Mrs. Jones said crucial to the ethos of Port Academy Liverpool is the Bootle motto respice aspice prospice, which translates as ‘look to the past, look to the present, look to the future’.
“This is why we’re putting out a call to anyone who may have some memorabilia of Bootle’s Merchant and Royal Navy and local history, in particular anything linked with Capt. Johnnie Walker and the Battle of the Atlantic, to donate to our archive. For example, 75pc of Bootle was destroyed, including the area around PAL, by the Luftwaffe during the May blitz as the town bore much of the brunt of the bombing such was its strategic importance. It was through Bootle’s docks that vitally needed resources were coming from America to keep Britain working. And of course it was from here that so many men and women risked, and gave, their lives boarding ships during the Battle of the Atlantic.
“We’ve already had great help from Sefton Council who curate Bootle Town Hall’s archive and Phil Parker, of Atlantic Container Line, which is a major user of the docks.
“It’s really interesting how you can take some incident from the past and grow people’s interest from there. One idea is for our students to interview local people about their memories. We aim to be a hub of all things maritime and want to start a history group.”
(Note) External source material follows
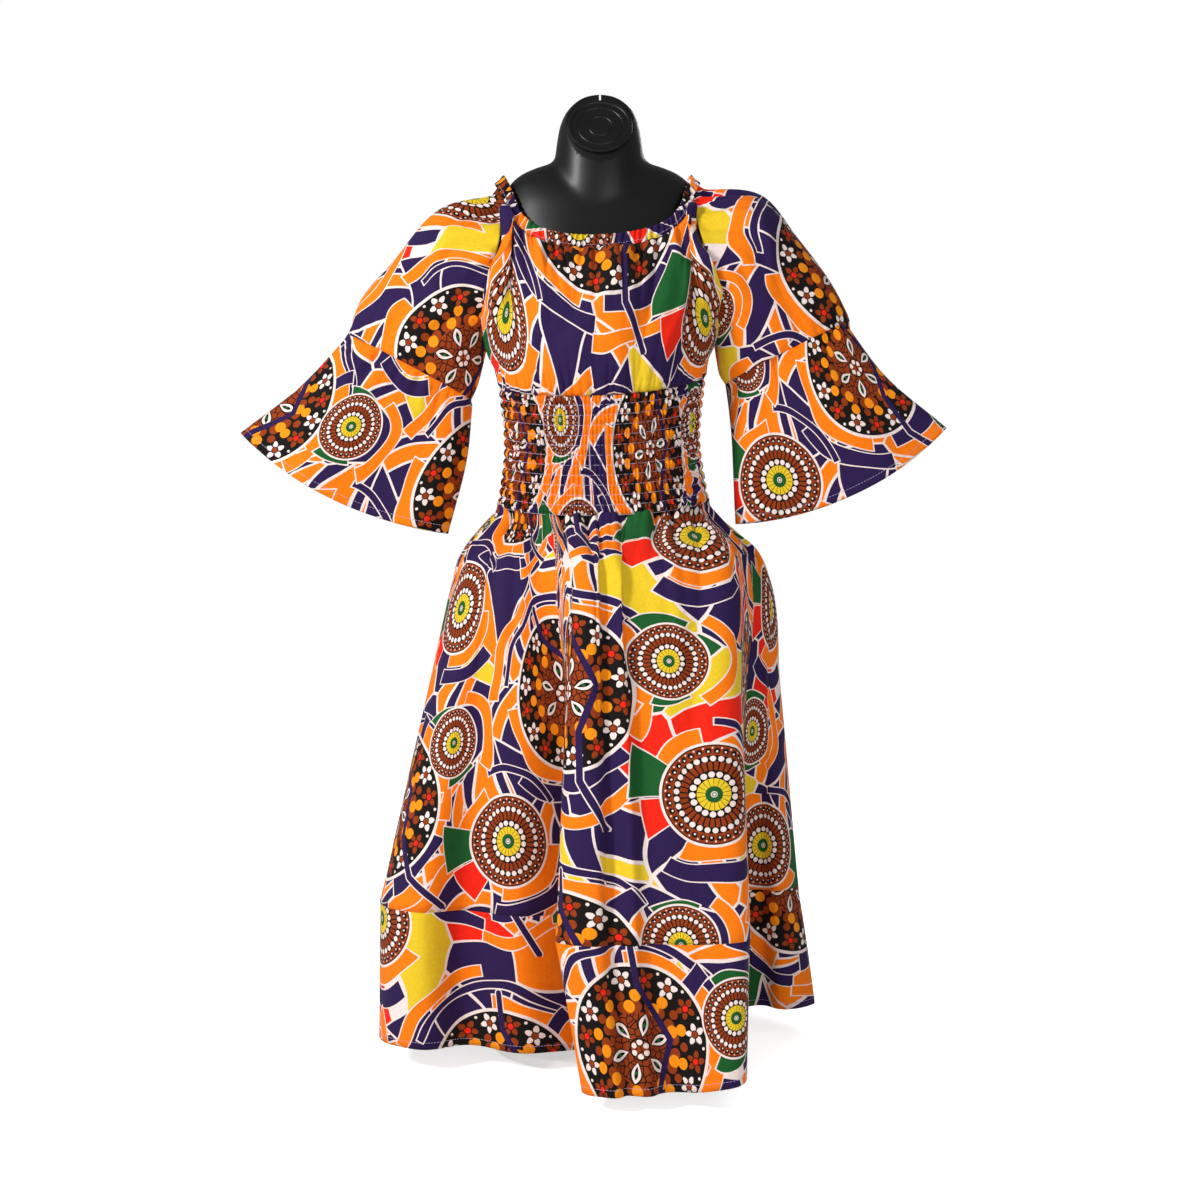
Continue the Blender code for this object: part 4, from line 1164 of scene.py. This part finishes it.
Neck = namedtuple("Neck", "name x y z steps")
NECKLINE = [
    Neck("left shoulder", -0.1300, 0.000, 1.2130, 3),
    Neck("left armhole, front", -0.1170, -0.034, 1.1820, 1),
    Neck("left corner", -0.1065, -0.050, 1.1540, 2),
    Neck("left bend", -0.0850, -0.063, 1.1335, 2),
    Neck("left of centre", -0.0470, -0.073, 1.1205, 2),
    Neck("centre front", 0.0000, -0.077, 1.1180, 2),
    Neck("right of centre", 0.0440, -0.074, 1.1230, 2),
    Neck("right bend", 0.0820, -0.064, 1.1365, 2),
    Neck("right corner", 0.1040, -0.050, 1.1570, 1),
    Neck("right armhole, front", 0.1140, -0.034, 1.1850, 3),
    Neck("right shoulder", 0.1225, 0.000, 1.2140, 3),
    Neck("right armhole, back", 0.1120, 0.036, 1.1960, 3),
    Neck("right back", 0.0700, 0.070, 1.1620, 4),
    Neck("centre back", 0.0000, 0.080, 1.1520, 4),
    Neck("left back", -0.0700, 0.070, 1.1620, 3),
    Neck("left armhole, back", -0.1150, 0.036, 1.1950, 3),
]
CASING_HEIGHT = 0.018
SHOULDER_LEAN = 1.1
NECK_SPLIT = 12
CASING_ROWS = 8
CASING_FULLNESS = 1.35
CASING_RIPPLE = 0.0084    # from one gather to the next
CASING_RELIEF = 0.0036
CASING_BELLY = 0.0010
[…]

“Capt. Walker’s former wartime family home, Flotilla House, is under a minute’s walk from the Academy, and has potential for telling a long term story to our students and visitors.
“The foundations of technical education college in Bootle were laid in 1892 and opened in 1900 by the 15th Earl of Derby. Therefore, it is very fitting that Edward Stanley, the present and 19th Earl of Derby, joins us at the official opening as we look to the future.
“We believe Capt. Walker and another great Battle of the Atlantic hero Admiral Sir Peter Gretton justly deserve great recognition for Bootle, Liverpool and Great Britain. Therefore, they are the best role models imaginable for the ambition and commitment we are trying to achieve.”